İnsanoğlu, hayatını devam ettirebilmek, psikososyal ve manevi gelişimini sürdürebilmek için bir başkasına ihtiyaç duyan varlıktır. Bu ihtiyaçlar komşuluk ve maddi olabileceği gibi ilgi, güven ve değerli hissetme gibi manevi de olabilir. Allah’ın kullarından dilediğine bol rızık vermesi dilediğinden de kısmasının nedeni, insanlar arasında bir ayırım yapmak olmayıp geçici kabul edilen hayatın bir sınav yeri olduğu gerçeğidir. Birey, Allah’ın kendisine verdiği her türlü nimeti muhtaç olan kimselerle paylaşmak sorumluluğunu yüklenmiştir. Toplumda dengeyi sağlamak, huzur ve mutluluğu yakalayabilmek için karşılıklı dayanışma içinde olmak önemlidir.
İslâm dininde paylaşmak çok büyük bir erdem olarak kabul edilir. Paylaştıkça rızkın bereketi de artar. Elimizde olanın bir kısmını yakınımıza vermek, kullanmadığımız bir dünyalığı ihtiyacı olana vermek, yediğimiz yemekten, içtiğimiz sudan bir kısmını karşımızda olana ikram etmek, bildiklerimizi diğerlerine aktarmak, kültürümüzle, tecrübelerimizle insanlara rehberlik etmek, paylaşım kapsamında yer alır. Müslümanların kendi faydalandığı nimetlerden kardeşlerinin de faydalanmasını sağlaması gerekmektedir. Çünkü Allah’ın verdiği nimetlere şükretmenin yollarından birisi de O’nun verdiği nimetleri yine onun yolunda infak etmektir. Paylaşma sayesinde Müslümanlar arasında güven ve dayanışma bağları kuvvetlenir. Müslümanlar arasındaki sevgi ve muhabbet artar. Toplumlarda güven artar ve insanlar paylaşmanın faziletleri sayesinde kaza ve belalardan uzak olurlar.

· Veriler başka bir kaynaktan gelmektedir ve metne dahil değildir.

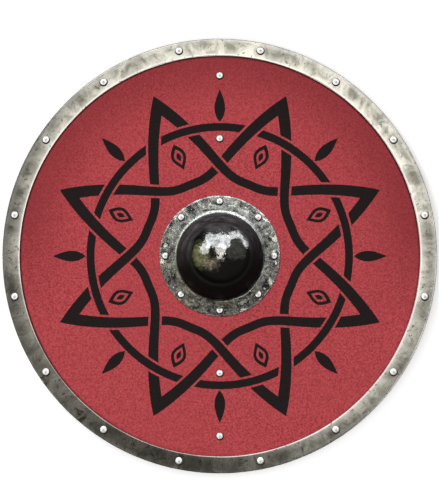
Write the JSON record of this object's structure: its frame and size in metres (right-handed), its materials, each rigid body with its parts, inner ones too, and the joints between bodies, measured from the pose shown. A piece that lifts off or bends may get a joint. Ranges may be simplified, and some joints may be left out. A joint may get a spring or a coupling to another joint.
{
  "type": "wooden round shield",
  "caption": "Round wooden centre-grip shield with a red canvas face, a riveted steel rim, a domed steel boss and a full-height wooden grip bar, lying face up.",
  "frame": {"origin": "on the floor under the middle of the grip bar's back face, centred under the boss", "axes": "+Z out of the shield's face through the boss, +Y along the grip bar towards the shield's top, +X to the right of someone who looks at the face"},
  "size_m": [0.61, 0.61, 0.0919],
  "materials": {
    "plywood": "matte",
    "grip_wood": "oiled",
    "red_canvas": "matte paint over a fine weave",
    "rim_steel": "aged, mottled",
    "boss_steel": "blackened and polished",
    "rivet_steel": "polished"
  },
  "bodies": {
    "root": {"board": "plywood", "facing": "red_canvas", "rim": "rim_steel", "boss": "boss_steel", "grip": "grip_wood", "boss_rivet_1": "rivet_steel", "boss_rivet_2": "rivet_steel", "boss_rivet_3": "rivet_steel", "boss_rivet_4": "rivet_steel", "boss_rivet_5": "rivet_steel", "boss_rivet_6": "rivet_steel", "boss_rivet_7": "rivet_steel", "boss_rivet_8": "rivet_steel", "grip_rivet_1": "rivet_steel", "grip_rivet_2": "rivet_steel", "grip_rivet_3": "rivet_steel", "grip_rivet_4": "rivet_steel", "rim_rivet_01": "rivet_steel", "rim_rivet_02": "rivet_steel", "rim_rivet_03": "rivet_steel", "rim_rivet_04": "rivet_steel", "rim_rivet_05": "rivet_steel", "rim_rivet_06": "rivet_steel", "rim_rivet_07": "rivet_steel", "rim_rivet_08": "rivet_steel", "rim_rivet_09": "rivet_steel", "rim_rivet_10": "rivet_steel", "rim_rivet_11": "rivet_steel", "rim_rivet_12": "rivet_steel", "rim_rivet_13": "rivet_steel", "rim_rivet_14": "rivet_steel", "rim_rivet_15": "rivet_steel", "rim_rivet_16": "rivet_steel"}
  },
  "joints": []
}
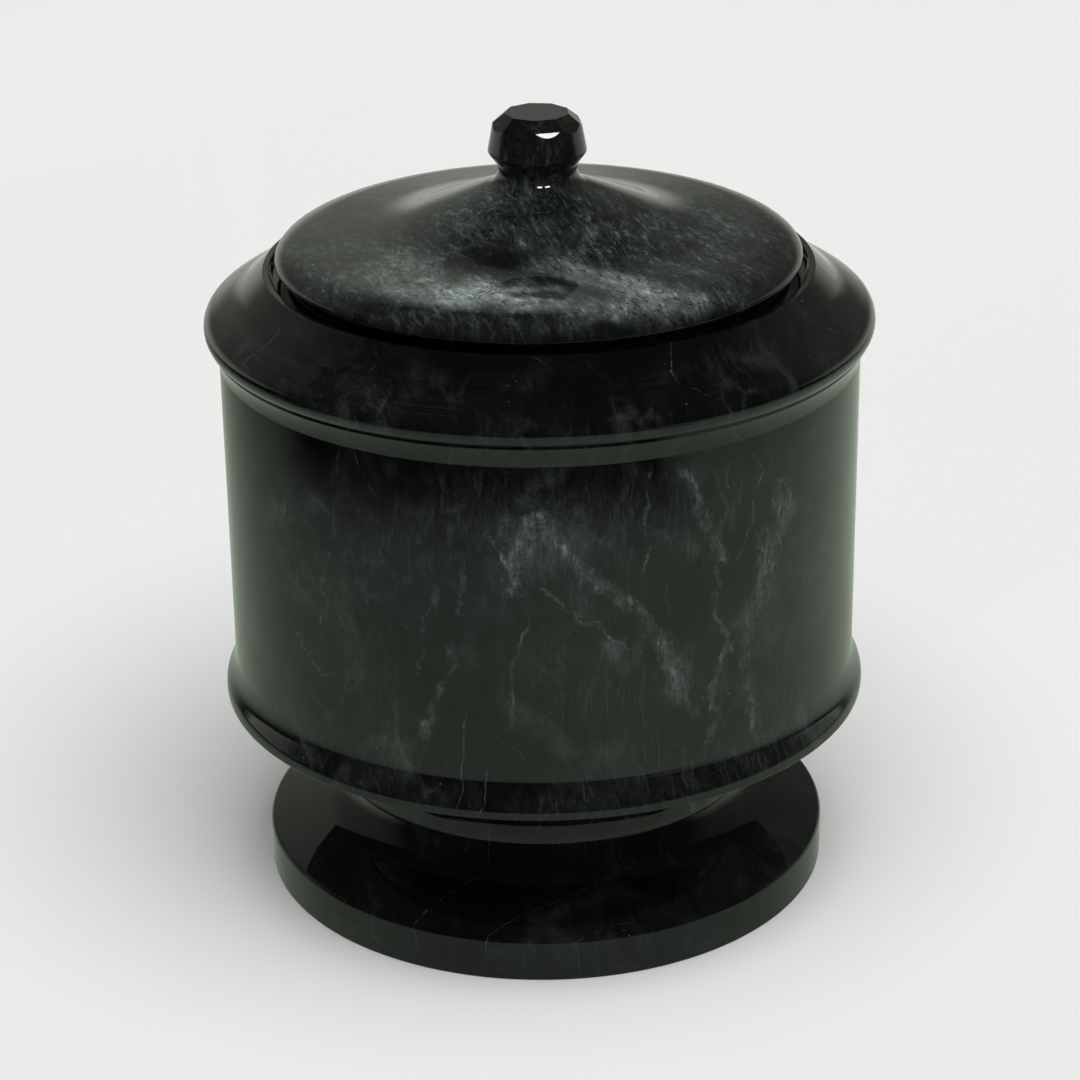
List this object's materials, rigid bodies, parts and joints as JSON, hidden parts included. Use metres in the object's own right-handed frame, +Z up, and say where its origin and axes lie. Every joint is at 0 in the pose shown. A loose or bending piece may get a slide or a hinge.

İnsanın onur ve izzet sahibi olması yemekle değil, yedirmekle mümkündür. “Veren el, alan elden üstündür” buyuran Peygamberimiz (sas), vererek insanları sevindirmenin, severek insanları kazanmanın önemini vurgulamaktadır. Toplumdaki huzurun ve mutluluğun sağlanması ve devam ettirilmesi için her bireyin sevinçli olması gerekir. Yani hep birlikte tok olmalı, hep beraber mutlu olmalıyız. Maddi ve manevi yönden sahip olduğumuz nimetleri etrafımızdakilerle paylaşmalı, kusur addedilen gördüklerimizi görmemezlikten gelmemeye gayret göstermeliyiz. Bu noktada rehberimiz âlemler peygamberi Hz. Muhammed Mustafa (sas) Efendimiz olmalıdır. Bizler empati ile hareket ederek insanları mutlu etmeliyiz. Bilmeliyiz ki, etrafımızdakilerin, muhtaçların mutluluğu, bizlerin mutluluğu olacaktır. Çünkü iyiliğe ulaşmanın en önemli yollarından birinin infak olduğunu söyleyen dinimiz, sevilen şeylerin Allah yolunda harcanması gerektiğini vurgulamıştır. “Allah yolunda sevdiğiniz şeylerden harcamadıkça iyiliğe asla eremezsiniz. Ne harcarsanız Allah onu hakkıyla bilir.” (Âl-i İmrân 3/92.) ayet-i kerimesi bu meseleye ışık tutmaktadır. Bu ayet-i kerime ashabın paylaşma ve infak anlayışına referans teşkil etmiştir. Yine Rasülullah (sas) sevilen şeyleri Allah rızası için harcamadıkça iyiliğe erişilemeyeceğini vurgulamıştır.
Allah yolunda yapılan harcamaların bir kayıp olmadığını, ahirette mükâfat olarak kendisine geri verileceğini düşünmeli ve ona göre malımızın en güzelini paylaşmalıyız. Nitekim kesilen bir hayvanın eti ihtiyaç sahiplerine dağıtıldıktan sonra geriye ne kadar kaldı diye soran Hz. Peygamber’e (sas), Hz. Ayşe: “kürek kemiğinden başka kalmadı” diye karşılık verdi. Bunun üzerine Allah Rasulü (sas) “Desene kürek kemiği hariç hepsi bize kaldı” diyerek Allah yolunda infak edilen malın, yapılan paylaşımın ahirette karşılığının alınacağını ifade etmiştir.